As you cross Virginia, you experience the Commonwealth’s rich cultural heritage, from the communities of Virginia Indians dating back thousands of years, to the first European settlement at Jamestown, to centuries-old traditions of folk art and music that still thrive in small towns and rural hamlets.
In this sesquicentennial year of the beginning of the Civil War, the Capitol of the Confederacy in Richmond and the spot where Lee surrendered at Appomattox are reminders of Virginia’s centrality in that conflict. Just a few miles from Appomattox, the Moton Museum in Farmville tells the shameful story of Prince Edward County’s decision to close its public schools rather than integrate them following Brown v. Board of Education.
Economically and culturally, our area of Virginia and the rest of the state are like two different worlds. It’s as if somewhere around the Rappahannock River, there’s an invisible wall that separates NOVA – Northern Virginia — from ROVA – the Rest of Virginia.
The strong, vibrant economy that we enjoy here in Northern Virginia contrasts starkly with the chronically depressed conditions of southside and southwest Virginia. And while ROVA often seems chained to tradition, with its feet planted firmly in the 19th Century and its gaze focused squarely on the 18th, in NOVA we’ve become a destination of opportunity for people from every continent. The students at the elementary school that my children attended in Arlington speak over 75 languages at home. Northern Virginia is the real-life face of 21st Century globalization.
So Virginia is a place of contrast and change. Virginia was founded as an agrarian settlement on the banks of the James, but we’re on the cutting edge of the 21st century’s knowledge economy. We denied some of our citizens the fundamental right to a public education rather than comply with the law of the land, And yet Virginia was also the first state in the nation to elect an African-American as governor.
To find common ground in the midst of all this diversity, to be able to understand the past and use it as a platform on which to build the future, is a difficult task in an increasingly impersonal and isolating world. In Virginia, it’s especially important for us to make the effort.

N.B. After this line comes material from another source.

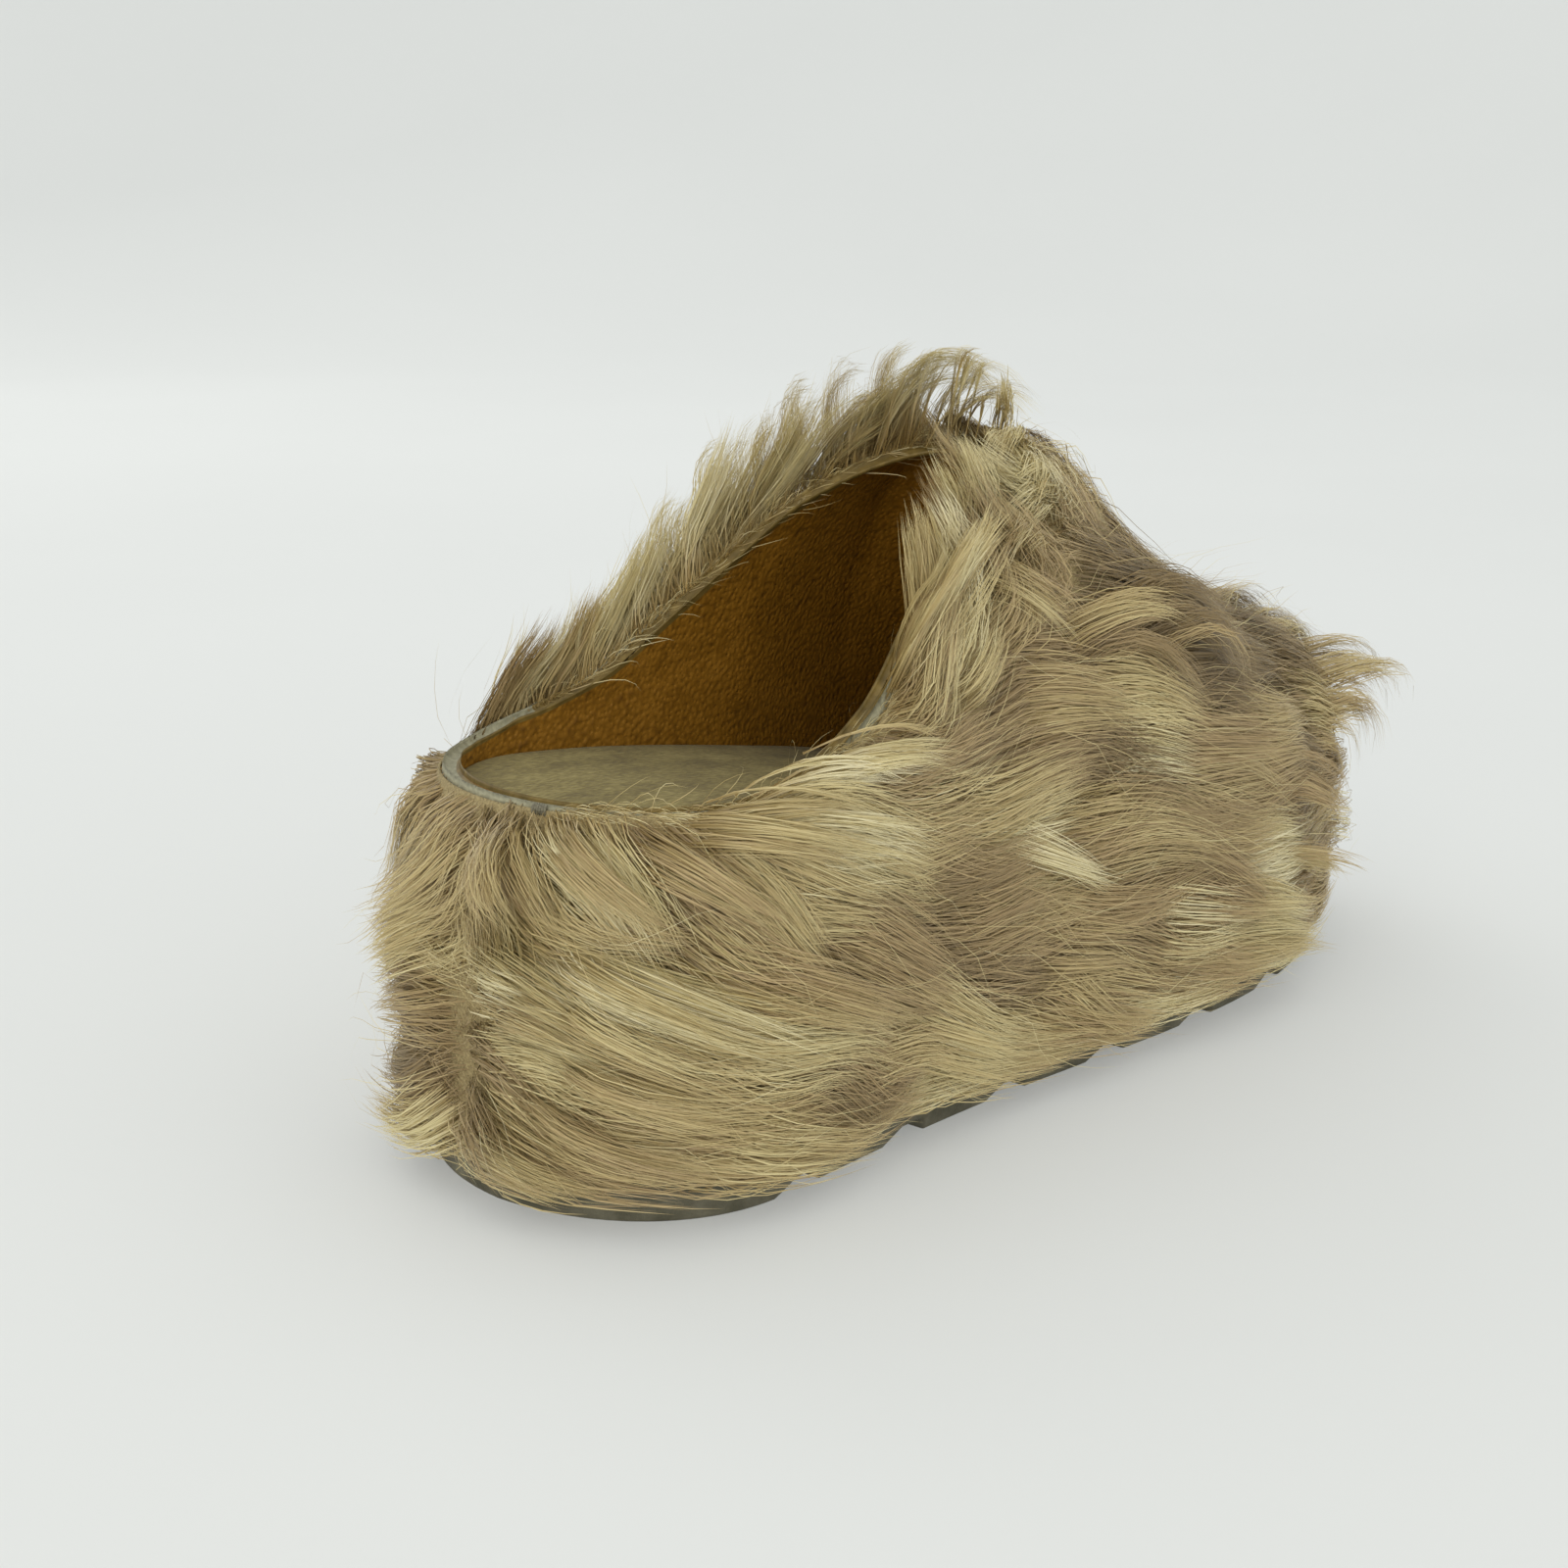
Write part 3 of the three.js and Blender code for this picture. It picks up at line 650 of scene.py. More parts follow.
def crease_depth(share, z, side):
    """Troughs on the lining, each a Gaussian across its line and a smooth bump along it."""
    total = 0 * z
    for of_side, start, above_bed, degrees, length, width, depth in crease_rows:
        if of_side != side:
            continue
        heading = math.radians(degrees)
        dx = share * sole_length - start
        dz = z - seat_z(start / sole_length) - above_bed
        run = (dx * math.cos(heading) + dz * math.sin(heading)) / length
        off = (dz * math.cos(heading) - dx * math.sin(heading)) / width
        fade = np.clip(4 * run * (1 - run), 0, 1) ** 0.6
        total = total + depth * fade * np.exp(-(off**2))
    return total


def wall_side(side):
    """A ring for one side: outside from the skirt up, the roll over the edge, lining down."""
    climb = np.linspace(0, 1, outer_rows)[:, None]
    outer = upper_point(share, climb * topline_turn(share, side, 0), side, 0)
    drop = np.linspace(1, 0, lining_rows)[:, None]
    turn = drop * topline_turn(share, side, wall)
    inner = upper_point(share, turn, side, wall)
    inwards = unit(inner - upper_point(share, turn, side, 0))
    inner = inner - inwards * crease_depth(share, inner[..., 2], side)[..., None]
    edge_out, edge_in = outer[-1], inner[0]
    along = np.gradient(edge_out, axis=0)
    through = edge_in - edge_out
    out_of_edge = unit(np.cross(along, through) * side)
    open_edge = (wall_shares < throat_share + 1e-6)[:, None]
    angle = np.linspace(0, np.pi, roll_rows + 2)[1:-1, None, None]
    middle = (edge_out + edge_in) / 2
    roll = (
        middle
        - np.cos(angle) * through / 2 * (1 + 0.25 * np.sin(angle))
        + np.sin(angle) * roll_height * out_of_edge * open_edge
    )
    return np.concatenate([outer, roll, inner])


# Width in mm of the bare band under the topline, along the length in mm from the heel: the
# shaved turn round the heel, and the parting low on the lateral collar. Where the collar is
# low the hide is turned over the edge; from there on leather makes the roll.
bare_width = {
    LATERAL: curve_through(
        [0, 1, 3, 46, 54, 64, 74, 84, 142], [0.9, 0.9, 0.3, 0.3, 2.0, 3.6, 1.4, 0.2, 0.2]
    ),
    MEDIAL: curve_through([0, 42, 50, 142], [1.2, 1.2, 0.3, 0.2]),
}
hide_turned_until = 46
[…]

As any of the American History majors out there can tell you, Virginia isn’t a state – it is a commonwealth. While there may be little legal distinction between the two terms, to Virginians our designation as a “commonwealth” places on us the responsibility to seek community and consensus, to find those values we share, to work toward common goals.
That’s where all of you come in. There is one unifying theme to the varied disciplines represented in the college of humanities and social sciences. They help us to better understand how we as humans relate to each other:
From criminology and the law, which sets the parameters of an ordered society; to linguistics, which shows us how language shapes our world view; to history, which provides guideposts to the future by illuminating the past – your education has been an exploration of the human condition – where we’ve come from, where we are, and where we’re going.
Just as my service with the Virginia Foundation for the Humanities has opened doors of understanding and appreciation for me, the education whose milestone you celebrate tonight gives you the opportunity to understand and appreciate the contrasts and diversity of a changing commonwealth, nation, and world. I hope the future will offer you the chance to take advantage of that opportunity.
So take it from this failed liberal arts major who found redemption in the humanities: George Mason University and the college of humanities and social sciences have given you the tools “to understand the past and its influence, to question and resolve issues in the present, and to shape a future committed to the common good.” I ask that you use the skills you’ve acquired to engage in the world around you.